(Rows from a 3D modeling dataset)
########

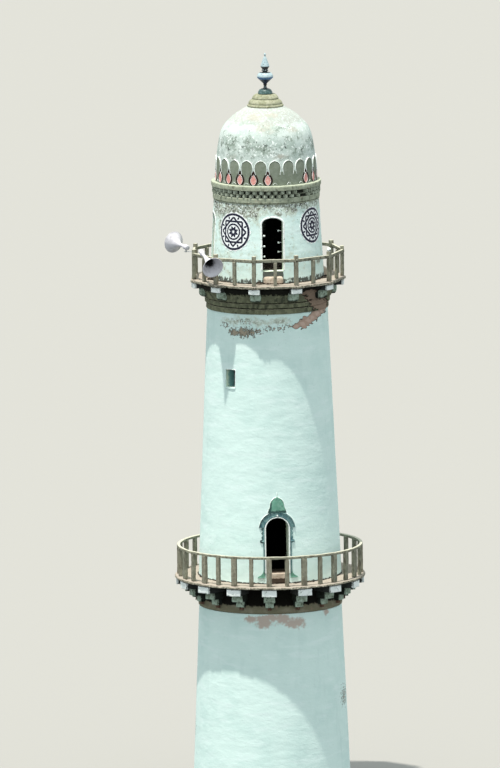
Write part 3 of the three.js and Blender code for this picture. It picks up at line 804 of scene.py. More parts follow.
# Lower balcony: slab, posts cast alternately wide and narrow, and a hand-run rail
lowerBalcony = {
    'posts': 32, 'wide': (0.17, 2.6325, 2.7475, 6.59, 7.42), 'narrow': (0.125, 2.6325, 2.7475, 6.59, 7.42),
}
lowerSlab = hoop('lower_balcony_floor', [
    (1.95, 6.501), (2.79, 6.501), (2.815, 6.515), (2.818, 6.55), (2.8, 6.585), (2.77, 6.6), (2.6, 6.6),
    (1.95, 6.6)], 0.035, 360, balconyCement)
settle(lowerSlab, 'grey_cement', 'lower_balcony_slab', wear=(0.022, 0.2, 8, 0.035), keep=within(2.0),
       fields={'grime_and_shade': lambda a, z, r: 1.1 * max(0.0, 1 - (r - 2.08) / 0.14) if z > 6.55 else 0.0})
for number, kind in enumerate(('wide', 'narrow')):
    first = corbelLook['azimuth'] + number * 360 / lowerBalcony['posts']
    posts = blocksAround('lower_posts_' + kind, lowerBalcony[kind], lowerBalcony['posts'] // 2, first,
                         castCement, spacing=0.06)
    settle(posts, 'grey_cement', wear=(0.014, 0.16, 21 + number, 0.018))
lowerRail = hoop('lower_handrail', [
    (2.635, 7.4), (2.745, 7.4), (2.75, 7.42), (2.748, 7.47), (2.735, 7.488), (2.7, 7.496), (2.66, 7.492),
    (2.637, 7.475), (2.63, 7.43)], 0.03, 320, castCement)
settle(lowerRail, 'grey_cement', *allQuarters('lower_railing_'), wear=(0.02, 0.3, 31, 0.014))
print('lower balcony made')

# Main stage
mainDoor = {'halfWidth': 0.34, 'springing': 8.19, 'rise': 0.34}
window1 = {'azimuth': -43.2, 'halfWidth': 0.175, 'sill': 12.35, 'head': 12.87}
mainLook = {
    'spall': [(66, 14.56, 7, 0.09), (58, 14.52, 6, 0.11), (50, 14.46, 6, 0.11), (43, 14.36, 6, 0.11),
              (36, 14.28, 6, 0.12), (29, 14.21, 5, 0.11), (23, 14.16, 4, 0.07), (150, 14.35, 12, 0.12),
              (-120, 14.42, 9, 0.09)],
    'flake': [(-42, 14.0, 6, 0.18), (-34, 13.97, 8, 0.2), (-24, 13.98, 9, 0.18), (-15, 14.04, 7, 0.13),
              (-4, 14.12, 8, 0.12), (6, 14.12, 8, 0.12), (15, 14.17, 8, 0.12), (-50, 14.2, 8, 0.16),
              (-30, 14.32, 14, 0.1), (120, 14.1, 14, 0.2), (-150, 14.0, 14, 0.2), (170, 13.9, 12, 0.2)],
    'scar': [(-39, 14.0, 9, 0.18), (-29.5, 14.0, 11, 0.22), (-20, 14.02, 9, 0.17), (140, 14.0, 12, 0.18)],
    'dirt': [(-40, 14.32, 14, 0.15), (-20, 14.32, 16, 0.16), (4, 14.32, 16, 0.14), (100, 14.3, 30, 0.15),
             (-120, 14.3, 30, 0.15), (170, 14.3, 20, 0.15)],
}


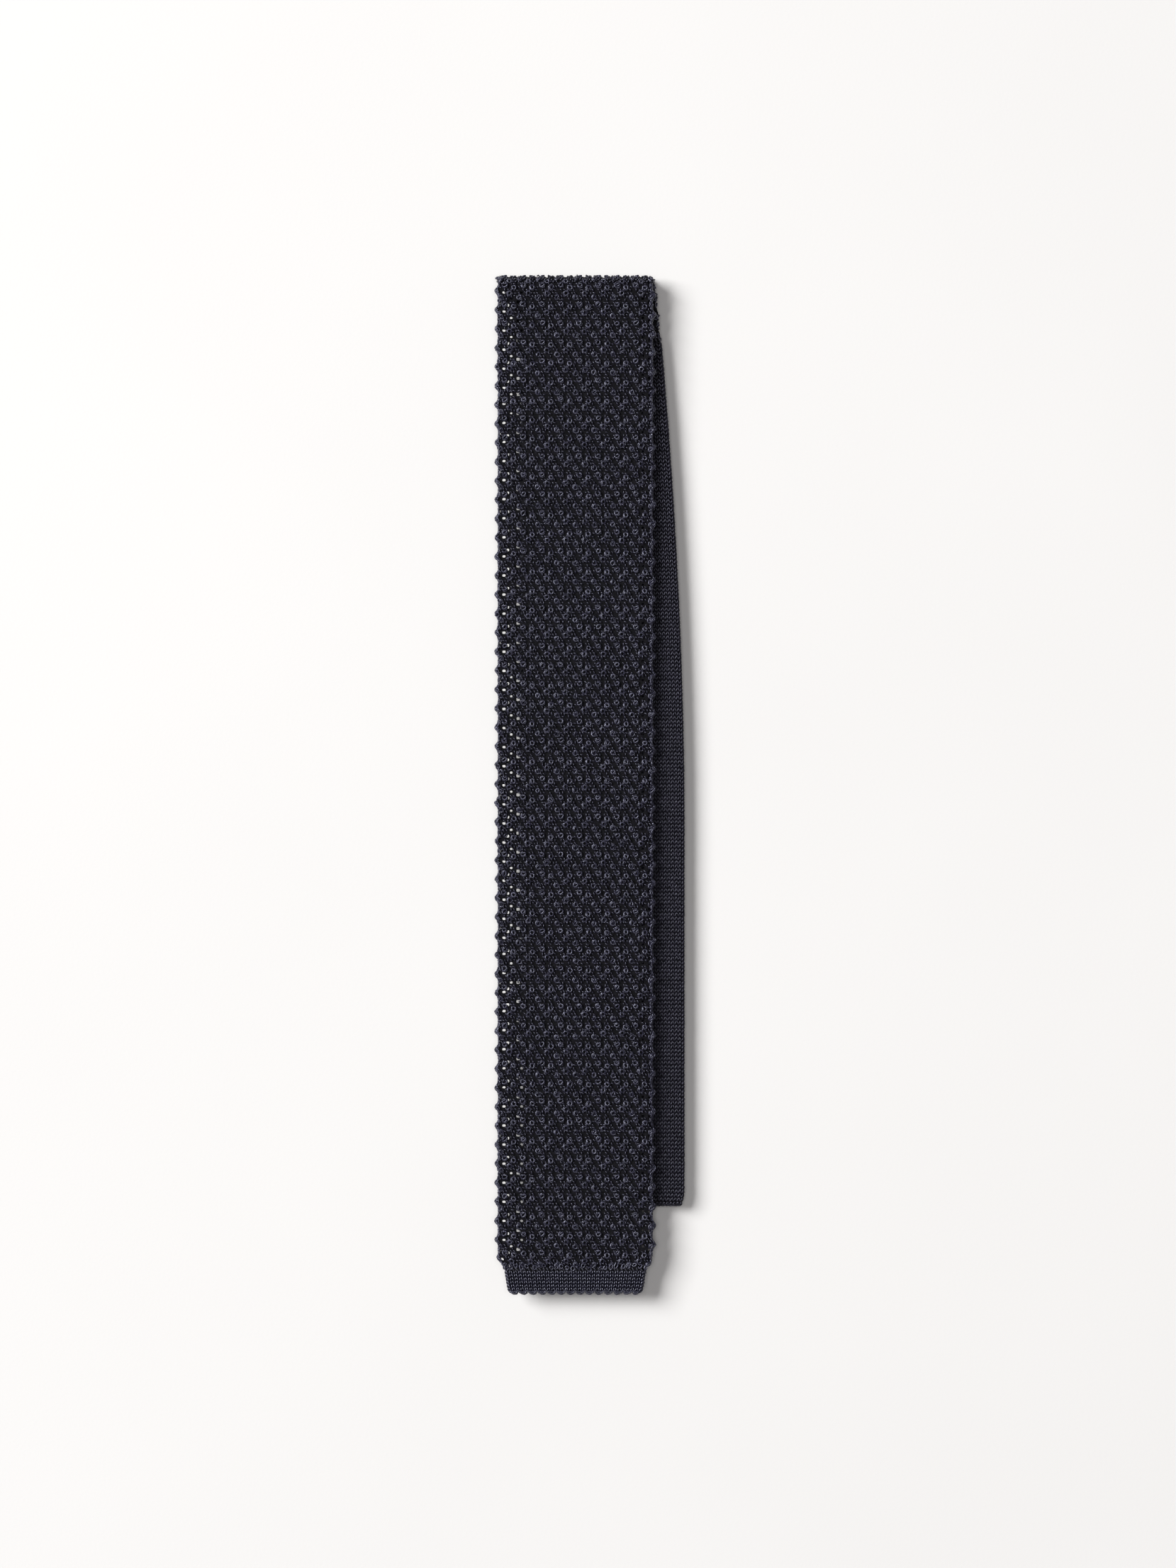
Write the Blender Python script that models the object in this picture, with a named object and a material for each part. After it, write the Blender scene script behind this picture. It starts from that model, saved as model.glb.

########

## EXERCISE REQUIREMENTS
Repeat every entry exactly as written above.

## TASK RESPONSE
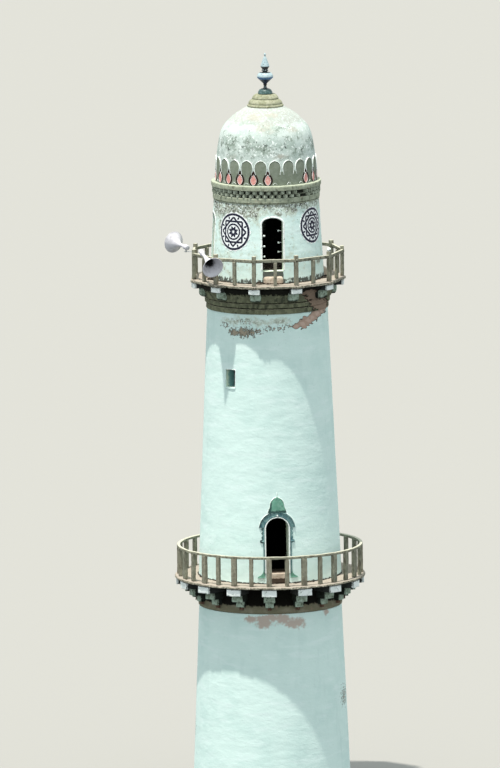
Write part 3 of the three.js and Blender code for this picture. It picks up at line 804 of scene.py. More parts follow.
# Lower balcony: slab, posts cast alternately wide and narrow, and a hand-run rail
lowerBalcony = {
    'posts': 32, 'wide': (0.17, 2.6325, 2.7475, 6.59, 7.42), 'narrow': (0.125, 2.6325, 2.7475, 6.59, 7.42),
}
lowerSlab = hoop('lower_balcony_floor', [
    (1.95, 6.501), (2.79, 6.501), (2.815, 6.515), (2.818, 6.55), (2.8, 6.585), (2.77, 6.6), (2.6, 6.6),
    (1.95, 6.6)], 0.035, 360, balconyCement)
settle(lowerSlab, 'grey_cement', 'lower_balcony_slab', wear=(0.022, 0.2, 8, 0.035), keep=within(2.0),
       fields={'grime_and_shade': lambda a, z, r: 1.1 * max(0.0, 1 - (r - 2.08) / 0.14) if z > 6.55 else 0.0})
for number, kind in enumerate(('wide', 'narrow')):
    first = corbelLook['azimuth'] + number * 360 / lowerBalcony['posts']
    posts = blocksAround('lower_posts_' + kind, lowerBalcony[kind], lowerBalcony['posts'] // 2, first,
                         castCement, spacing=0.06)
    settle(posts, 'grey_cement', wear=(0.014, 0.16, 21 + number, 0.018))
lowerRail = hoop('lower_handrail', [
    (2.635, 7.4), (2.745, 7.4), (2.75, 7.42), (2.748, 7.47), (2.735, 7.488), (2.7, 7.496), (2.66, 7.492),
    (2.637, 7.475), (2.63, 7.43)], 0.03, 320, castCement)
settle(lowerRail, 'grey_cement', *allQuarters('lower_railing_'), wear=(0.02, 0.3, 31, 0.014))
print('lower balcony made')

# Main stage
mainDoor = {'halfWidth': 0.34, 'springing': 8.19, 'rise': 0.34}
window1 = {'azimuth': -43.2, 'halfWidth': 0.175, 'sill': 12.35, 'head': 12.87}
mainLook = {
    'spall': [(66, 14.56, 7, 0.09), (58, 14.52, 6, 0.11), (50, 14.46, 6, 0.11), (43, 14.36, 6, 0.11),
              (36, 14.28, 6, 0.12), (29, 14.21, 5, 0.11), (23, 14.16, 4, 0.07), (150, 14.35, 12, 0.12),
              (-120, 14.42, 9, 0.09)],
    'flake': [(-42, 14.0, 6, 0.18), (-34, 13.97, 8, 0.2), (-24, 13.98, 9, 0.18), (-15, 14.04, 7, 0.13),
              (-4, 14.12, 8, 0.12), (6, 14.12, 8, 0.12), (15, 14.17, 8, 0.12), (-50, 14.2, 8, 0.16),
              (-30, 14.32, 14, 0.1), (120, 14.1, 14, 0.2), (-150, 14.0, 14, 0.2), (170, 13.9, 12, 0.2)],
    'scar': [(-39, 14.0, 9, 0.18), (-29.5, 14.0, 11, 0.22), (-20, 14.02, 9, 0.17), (140, 14.0, 12, 0.18)],
    'dirt': [(-40, 14.32, 14, 0.15), (-20, 14.32, 16, 0.16), (4, 14.32, 16, 0.14), (100, 14.3, 30, 0.15),
             (-120, 14.3, 30, 0.15), (170, 14.3, 20, 0.15)],
}


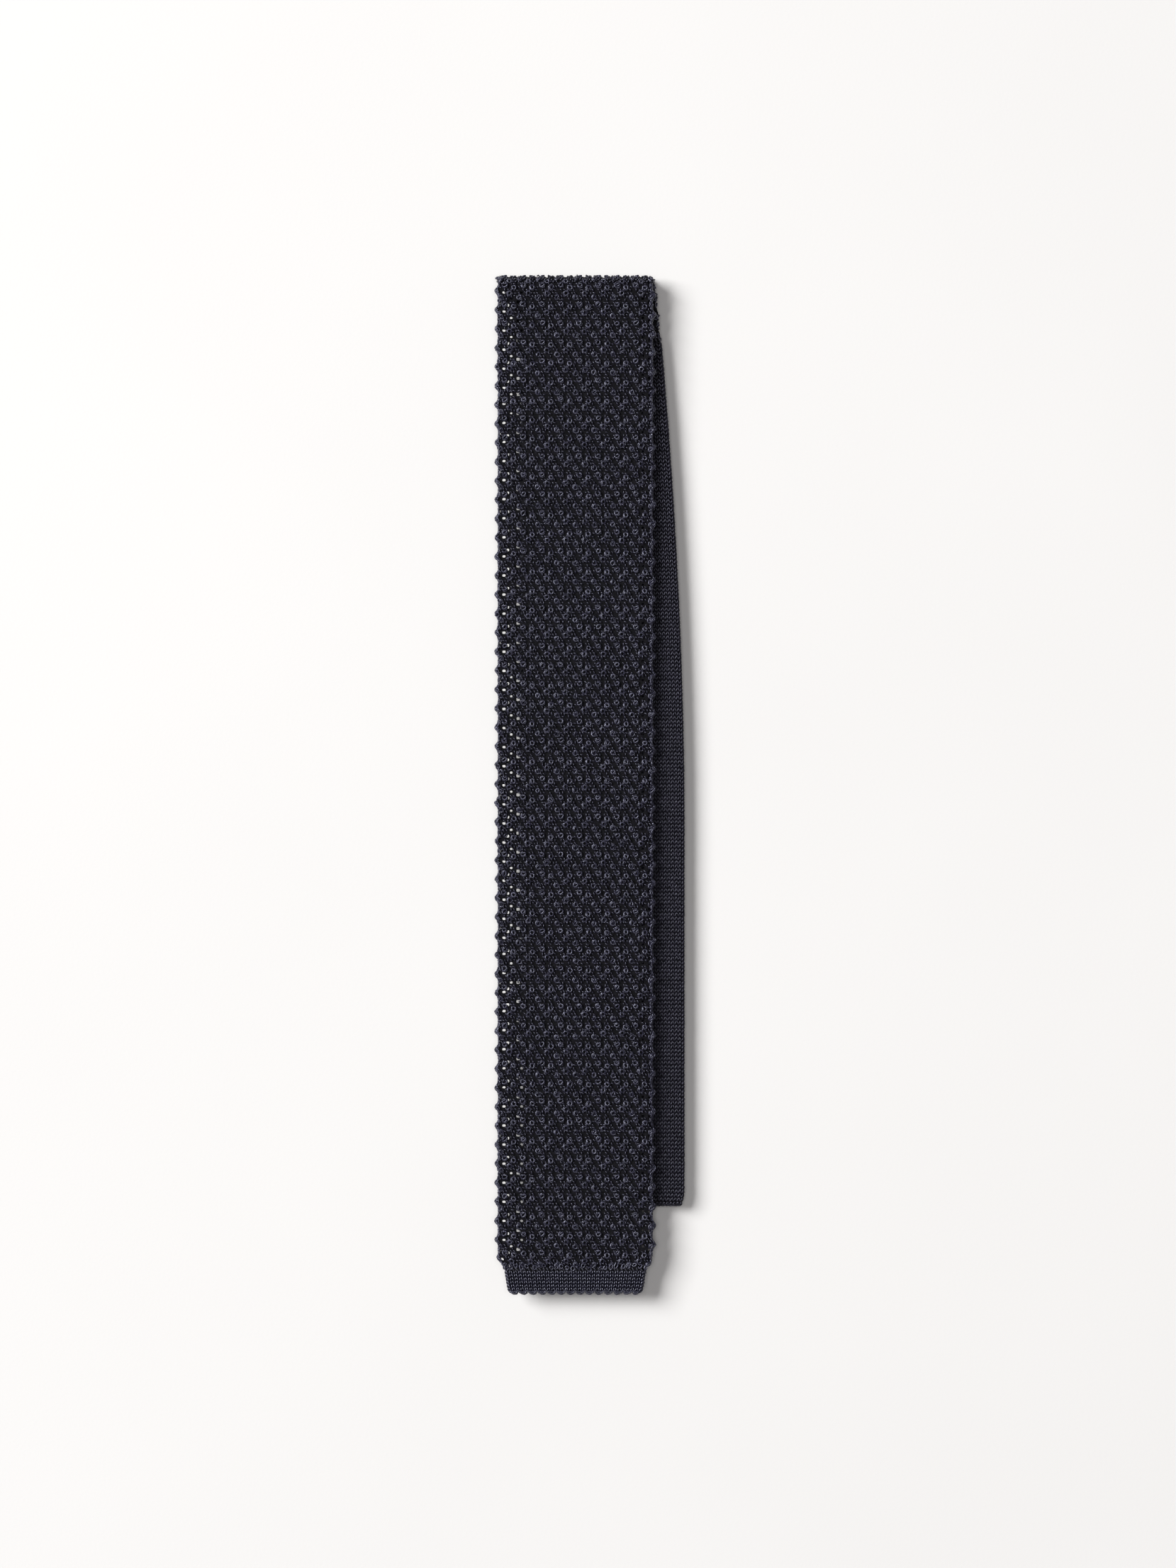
Write the Blender Python script that models the object in this picture, with a named object and a material for each part. After it, write the Blender scene script behind this picture. It starts from that model, saved as model.glb.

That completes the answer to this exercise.